Para. 7 of the same Article, defines the cases where the Article applies. It reads as follows:

“7……………………………………………………………………..

(a)……………………………………………………………………… [*229]

(b) ‘Terms and conditions of service’ means, subject to the necessary adaptations under the provisions of this Constitution, remuneration, leave, removal from service, retirement pensions, gratuities or other like benefits”.

The right to promotion is not mentioned as one of the rights protected by Article 192 of the Constitution. It has been decided in the case of Economides v. The Republic (1972) 3 C.L.R. 506 at p. 520 that:

“It may be said here that in my judgment there is no such vested right as a right to promotion or that the required qualification for a particular promotion post will not be changed before any promotion is affected. There is an expectation for it and nothing more”.

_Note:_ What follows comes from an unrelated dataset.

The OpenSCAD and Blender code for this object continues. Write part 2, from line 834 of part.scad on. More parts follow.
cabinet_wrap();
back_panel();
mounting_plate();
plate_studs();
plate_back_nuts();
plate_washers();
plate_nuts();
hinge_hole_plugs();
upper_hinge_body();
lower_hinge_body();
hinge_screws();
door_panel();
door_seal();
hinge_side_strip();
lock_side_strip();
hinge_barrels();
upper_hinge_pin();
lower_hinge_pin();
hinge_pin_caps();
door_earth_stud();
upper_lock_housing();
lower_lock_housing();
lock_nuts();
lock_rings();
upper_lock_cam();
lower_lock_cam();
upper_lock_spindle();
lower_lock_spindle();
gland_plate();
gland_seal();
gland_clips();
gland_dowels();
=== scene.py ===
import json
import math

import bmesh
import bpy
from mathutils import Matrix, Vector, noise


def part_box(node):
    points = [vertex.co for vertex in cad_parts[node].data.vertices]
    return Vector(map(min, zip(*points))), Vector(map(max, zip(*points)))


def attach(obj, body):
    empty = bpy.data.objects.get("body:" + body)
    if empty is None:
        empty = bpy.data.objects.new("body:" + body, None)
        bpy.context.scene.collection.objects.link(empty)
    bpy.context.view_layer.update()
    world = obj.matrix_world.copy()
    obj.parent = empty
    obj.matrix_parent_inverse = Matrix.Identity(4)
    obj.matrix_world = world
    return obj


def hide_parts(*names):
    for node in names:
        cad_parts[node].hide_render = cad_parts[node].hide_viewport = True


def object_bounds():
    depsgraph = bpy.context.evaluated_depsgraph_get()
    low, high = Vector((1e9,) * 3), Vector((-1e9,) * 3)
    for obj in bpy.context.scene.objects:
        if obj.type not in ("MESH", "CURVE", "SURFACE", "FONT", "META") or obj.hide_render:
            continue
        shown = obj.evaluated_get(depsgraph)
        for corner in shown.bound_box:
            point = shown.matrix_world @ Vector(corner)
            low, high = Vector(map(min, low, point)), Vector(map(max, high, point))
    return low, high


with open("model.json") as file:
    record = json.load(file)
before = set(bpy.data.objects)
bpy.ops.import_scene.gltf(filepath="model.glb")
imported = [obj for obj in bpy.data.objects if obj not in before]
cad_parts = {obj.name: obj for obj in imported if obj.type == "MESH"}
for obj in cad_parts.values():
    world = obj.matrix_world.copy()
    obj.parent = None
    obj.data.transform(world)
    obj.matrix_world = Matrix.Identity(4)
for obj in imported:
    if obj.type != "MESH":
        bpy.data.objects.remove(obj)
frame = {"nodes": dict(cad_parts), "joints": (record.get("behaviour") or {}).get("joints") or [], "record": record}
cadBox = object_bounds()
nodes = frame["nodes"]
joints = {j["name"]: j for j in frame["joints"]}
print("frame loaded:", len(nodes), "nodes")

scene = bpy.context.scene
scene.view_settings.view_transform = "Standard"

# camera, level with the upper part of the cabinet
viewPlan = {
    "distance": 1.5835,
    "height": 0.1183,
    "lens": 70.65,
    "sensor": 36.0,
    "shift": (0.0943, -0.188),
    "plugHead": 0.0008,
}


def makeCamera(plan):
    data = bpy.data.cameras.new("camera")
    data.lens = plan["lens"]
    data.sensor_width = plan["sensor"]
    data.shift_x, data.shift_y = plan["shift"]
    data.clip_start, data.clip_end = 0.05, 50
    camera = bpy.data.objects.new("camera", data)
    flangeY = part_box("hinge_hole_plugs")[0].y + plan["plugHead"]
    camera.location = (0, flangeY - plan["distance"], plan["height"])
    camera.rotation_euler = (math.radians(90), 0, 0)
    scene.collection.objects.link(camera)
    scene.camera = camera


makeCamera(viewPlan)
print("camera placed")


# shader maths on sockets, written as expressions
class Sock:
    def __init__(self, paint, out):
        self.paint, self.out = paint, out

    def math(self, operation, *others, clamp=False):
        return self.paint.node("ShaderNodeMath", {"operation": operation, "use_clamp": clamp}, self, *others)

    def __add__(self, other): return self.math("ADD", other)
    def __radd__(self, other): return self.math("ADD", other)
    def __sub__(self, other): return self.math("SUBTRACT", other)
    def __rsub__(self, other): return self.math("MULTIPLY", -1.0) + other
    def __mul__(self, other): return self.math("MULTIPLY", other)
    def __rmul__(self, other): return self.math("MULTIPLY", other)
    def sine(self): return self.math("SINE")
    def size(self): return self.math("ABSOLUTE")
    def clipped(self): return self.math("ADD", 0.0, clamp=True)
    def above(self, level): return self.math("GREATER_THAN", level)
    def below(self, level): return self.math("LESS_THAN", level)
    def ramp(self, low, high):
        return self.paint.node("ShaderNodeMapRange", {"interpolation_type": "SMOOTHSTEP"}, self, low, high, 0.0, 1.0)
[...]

And in the case of Piperis v. The Republic (1967) 3 C.L.R. 295 at p. 299, it reads:

“Nor do I find any merit in the submission of the applicant that Law 48/65, in fixing a new and lower salary for the post above his own, to which he was expecting to be, and was eventually, promoted, contravenes Article 192 of the Constitution. Under such Article there were not safeguarded the prospects of advancement of public officers, but only the terms and conditions of service of the posts held by them substantively on the 16th August, 1960 (Shener and The Republic, 3 R.S.C.C., p. 138).

In the light of the above, I find that applicant has no vested right for promotion and, therefore, his last ground of law also fails.

In the result, this recourse is dismissed but in the circumstances of the case I make no order for costs.

Recourse dismissed with no order as to costs.